I grew in Eagle Nest District and can remember hearing people say: “Can I borrow some money, toksha when I get my Black Hills money, I will pay you back.” In those days, and up to the time the Oglala Sioux Tribe’s case was filed in 1980, no one believed that Black Hills land could ever be returned to the Sioux tribes.

As a tribal member and attorney, I also had no choice but to file the Oglala case to stop the payment for the Black Hills in 1980. Payment would have constituted an extinguishment of the Tribe’s treaty claim to the Black Hills. The Tribe has never ceded a single acre of land in any treaty or agreement with the United States, and fought the 1866-1868 Powder River War with the United States that cumulated in the 1868 Peace Treaty which provided for a mutual demobilization without terms of surrender on either side. The Tribe could not allow the Black Hills, the spiritual center of the Sioux people, to be sold for money through the ICC.

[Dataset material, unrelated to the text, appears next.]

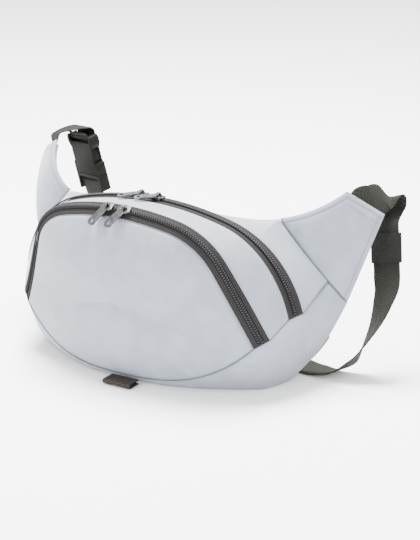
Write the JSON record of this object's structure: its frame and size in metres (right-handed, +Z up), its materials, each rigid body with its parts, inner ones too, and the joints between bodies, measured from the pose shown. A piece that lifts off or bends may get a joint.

The Oglala case resulted in an injunction to stop the payment of the Black Hills to the Oglala Sioux Tribe and ultimately prevented the distribution of the award to all the Sioux tribes, which along with another land claim, now amounts to nearly $1.5 billion with interest. The Sioux tribes are now postured in the best position they have been in since 1877 to resolve the Black Hills Claim in a more fair and honorable manner through Congressional legislation.

(After nearly forty years, the Sioux tribes can call for consultation with the US Government to resolve the Black Hills Claim. pursuant to President Clinton’s Executive Order 13175. As the award continues to grow over the next decade, pressure to accept the money will increase. A window of opportunity to resolve the claim still exists because a watershed moment and turning point occurred in July, 1980 when the OST demanded fidelity to Sioux treaties, and stopped the payment and distribution of the Black Hills award to the tribes, thereby preventing a great injustice from occurring by forcing he tribes to accept money for their religious lands through the ICC. Its time for tribal leaders to grab the reins and resolve the Black Hills claim for present and future generations of the people).